主动献宝更是莫名其妙。这种受虐狂行为造成的任何不幸,都是自作自受。带着慷慨大方的光环和书多不愁的优越感,我脱口而出:“怎么,你还没读过《黑血》?”
朋友聚会,主人的书就要遭殃。稍不留神,书架就被洗劫一空。客人们散了,收拾杯碟时,我总会被同一个问题困扰——关键已不在于朋友是否会把书还回来,而在于他会不会喜欢那本书。
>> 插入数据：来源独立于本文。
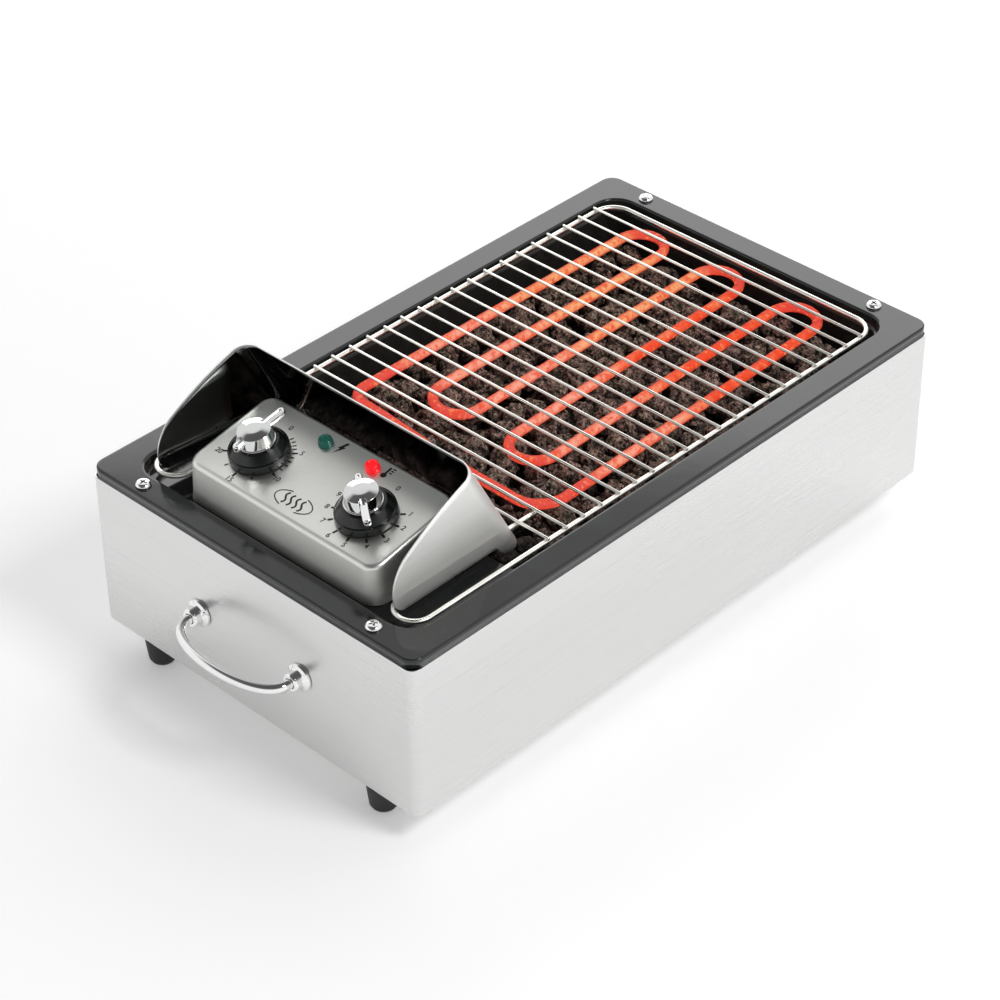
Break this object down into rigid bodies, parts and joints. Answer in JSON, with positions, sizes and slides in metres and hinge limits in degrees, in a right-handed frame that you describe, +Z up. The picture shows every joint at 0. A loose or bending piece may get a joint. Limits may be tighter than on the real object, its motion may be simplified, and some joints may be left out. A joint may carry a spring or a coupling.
{
  "type": "electric lava-rock barbecue grill",
  "caption": "Tabletop electric barbecue: steel casing, enamelled tray of lava rock, lift-out heating unit with timer and heat regulator, and a wire cooking grid with a heat shield.",
  "frame": {"origin": "on the floor, in the middle of the overall plan, below the feet", "axes": "+Z up, +X across to the right as seen from the controls, -Y towards the control and front handle end, +Y to the rear"},
  "size_m": [0.331, 0.6412, 0.2385],
  "materials": {
    "casing_steel": "brushed, fine horizontal grain",
    "shield_steel": "satin outside, bright polished inside",
    "plated_steel": "zinc plated",
    "chrome": "polished chrome",
    "enamel": "gloss black enamel",
    "rubber": "matte black rubber",
    "lava_rock": "rough, porous volcanic rock",
    "black_plastic": "gloss black moulded plastic",
    "ceramic": "unglazed white ceramic",
    "element_sheath": "metal sheath glowing orange-red",
    "green_lens": "translucent green lens",
    "red_lens": "translucent red lens"
  },
  "bodies": {
    "casing": {"outer_casing": "casing_steel", "base_plate": "plated_steel", "foot_front_left": "rubber", "foot_front_right": "rubber", "foot_rear_left": "rubber", "foot_rear_right": "rubber", "foot_screw_front_left": "plated_steel", "foot_screw_front_right": "plated_steel", "foot_screw_rear_left": "plated_steel", "foot_screw_rear_right": "plated_steel", "handle_bow_front": "chrome", "handle_bow_rear": "chrome", "handle_rosette_front_left": "chrome", "handle_rosette_front_right": "chrome", "handle_rosette_rear_left": "chrome", "handle_rosette_rear_right": "chrome", "handle_screw_front_left": "plated_steel", "handle_screw_front_right": "plated_steel", "handle_screw_rear_left": "plated_steel", "handle_screw_rear_right": "plated_steel", "cable_gland": "black_plastic", "gland_nut": "black_plastic", "enamel_tray": "enamel", "rim_screw_front_left": "chrome", "rim_screw_front_right": "chrome", "rim_screw_rear_left": "chrome", "rim_screw_rear_right": "chrome", "corner_bracket_front_left": "plated_steel", "corner_bracket_front_right": "plated_steel", "corner_bracket_rear_left": "plated_steel", "corner_bracket_rear_right": "plated_steel", "lava_rock_bed": "lava_rock"},
    "heater_unit": {"control_box_cover": "casing_steel", "control_box_base": "plated_steel", "timer_body": "plated_steel", "regulator_body": "ceramic", "terminal_block": "ceramic", "lamp_lens_green": "green_lens", "lamp_lens_red": "red_lens", "lamp_body_green": "black_plastic", "lamp_body_red": "black_plastic", "heating_element": "element_sheath", "element_gland_left": "chrome", "element_gland_right": "chrome"},
    "timer_knob": {"timer_knob_skirt": "black_plastic", "timer_knob_cap": "chrome", "timer_knob_lever": "chrome", "timer_knob_spindle": "plated_steel"},
    "regulator_knob": {"regulator_knob_skirt": "black_plastic", "regulator_knob_cap": "chrome", "regulator_knob_lever": "chrome", "regulator_knob_spindle": "plated_steel"},
    "grid": {"grid_ladder": "chrome", "grid_end_rear": "chrome", "grid_end_left": "chrome", "grid_end_right": "chrome", "heat_shield": "shield_steel"}
  },
  "joints": [
    {"name": "heater_unit_lift", "type": "slide", "parent": "casing", "child": "heater_unit", "axis": [0, 0, 1], "range_m": [0, 0.15]},
    {"name": "grid_lift", "type": "slide", "parent": "heater_unit", "child": "grid", "axis": [0, 0, 1], "range_m": [0, 0.15]},
    {"name": "timer_knob_turn", "type": "hinge", "parent": "heater_unit", "child": "timer_knob", "pos_m": [-0.055, -0.213, 0.19119], "axis": [0, 0.1908, -0.9816], "range_deg": [0, 240]},
    {"name": "regulator_knob_turn", "type": "hinge", "parent": "heater_unit", "child": "regulator_knob", "pos_m": [0.0528, -0.212, 0.19139], "axis": [0, 0.1908, -0.9816], "range_deg": [-127, 148]}
  ]
}
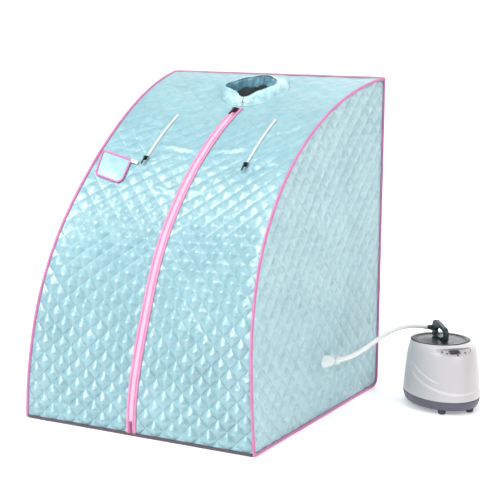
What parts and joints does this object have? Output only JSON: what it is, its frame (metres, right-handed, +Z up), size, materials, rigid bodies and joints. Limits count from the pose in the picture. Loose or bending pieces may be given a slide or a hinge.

如果喜欢,他很有可能会据为己有;万一不喜欢……那他还能算是我的朋友吗?他竟然不喜欢《黑血》!时间一天一天、一星期一星期地过去,没有任何消息。好吧,毕竟是本大部头。我应该借给他《OK乔》或者《人民之家》才对。
为了避免产生不快,我的记忆仁慈地抹除了借书那档子事儿。然而一天晚上,在借我书的朋友家里,听见他对另一位客人说:“怎么,你还没有读过《黑血》?那可是部杰作!”感激之情顿时涌上心头,也撩起了我痴心妄想的希望:“啊!你还是喜欢上了这本书。什么时候把我那本还给我呢?”“我的上帝!真是的,那是你的书,可我把它借给玛丽了。”
说实话,借走一本《黑血》,问题不算严重,因为我还有两本,况且玛丽可能会把它还给我,当然也可能转手又借出去了。书就这样流通着。